Amnesty’s report also shows that Yemeni security forces have killed at least 113 people since 2009 in operations targeting al-Qaida and those the government considers “terrorists”. Attacks have become more frequent since December, with security forces in some cases making no attempt to detain suspects before killing them. At least 41 people were killed, 21 of them children and 14 of them women, on 17 December 2009 when their settlement in al-Ma’jalah area in the Abyan district was hit by missiles.
 
Malcolm Smart added:
 
“The Yemeni authorities have a duty to ensure public safety and to bring to justice those engaged in attacks that deliberately target members of the public, but when doing so they must abide by international law.
 
“Enforced disappearances, torture and other ill-treatment, and extrajudicial executions are never permissible, and the Yemeni authorities must immediately cease these violations.”

 
Amnesty’s report details growing intolerance of opposition in Yemen and increased use of repressive measures by the authorities. The number of death sentences passed in trials of people accused of links to al-Qa’ida or to the Huthi armed group has increased. In 2009, at least 34 people accused of links to Huthis were sentenced to death.

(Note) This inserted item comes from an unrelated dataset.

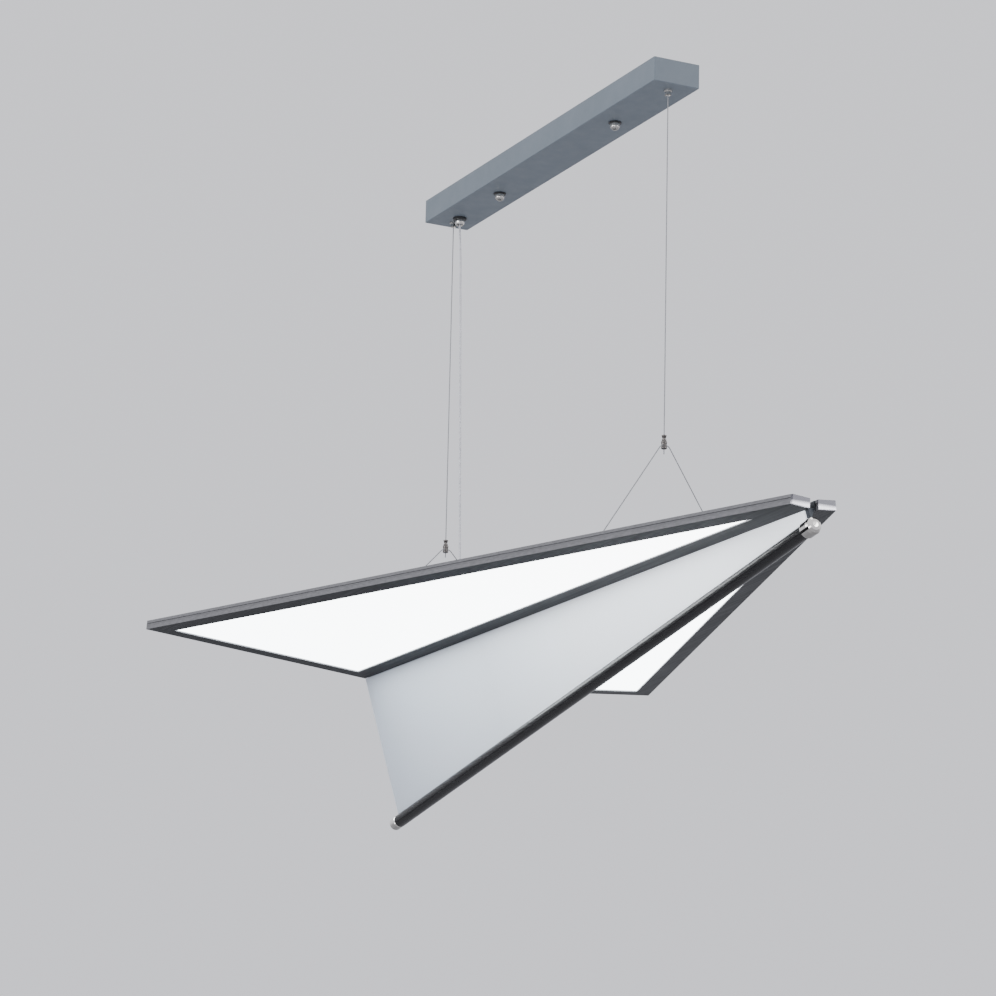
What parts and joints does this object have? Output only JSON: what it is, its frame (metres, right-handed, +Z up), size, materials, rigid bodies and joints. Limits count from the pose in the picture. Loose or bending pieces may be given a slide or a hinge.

Meanwhile, there has been much wider use of the Specialised Criminal Court, where trials generally fall short of international standards.
 
Meanwhile, numerous journalists have been tried and jailed for reporting on “sensitive” topics like the Huthi rebellion or the southern secessionist movement. In 2008, Abdulkarim al-Khaiwani, the former editor of a Yemeni weekly newspaper, was jailed for six years for reporting on clashes between Huthi rebels and government forces. While in prison he was given Amnesty’s “Special Award For Human Rights Journalism Under Threat”. He was released later that year.
 
The creation last year of a Specialised Press and Publications Court is also widely seen as a government attempt to suppress non-violent opposition and the expression of critical views in the country.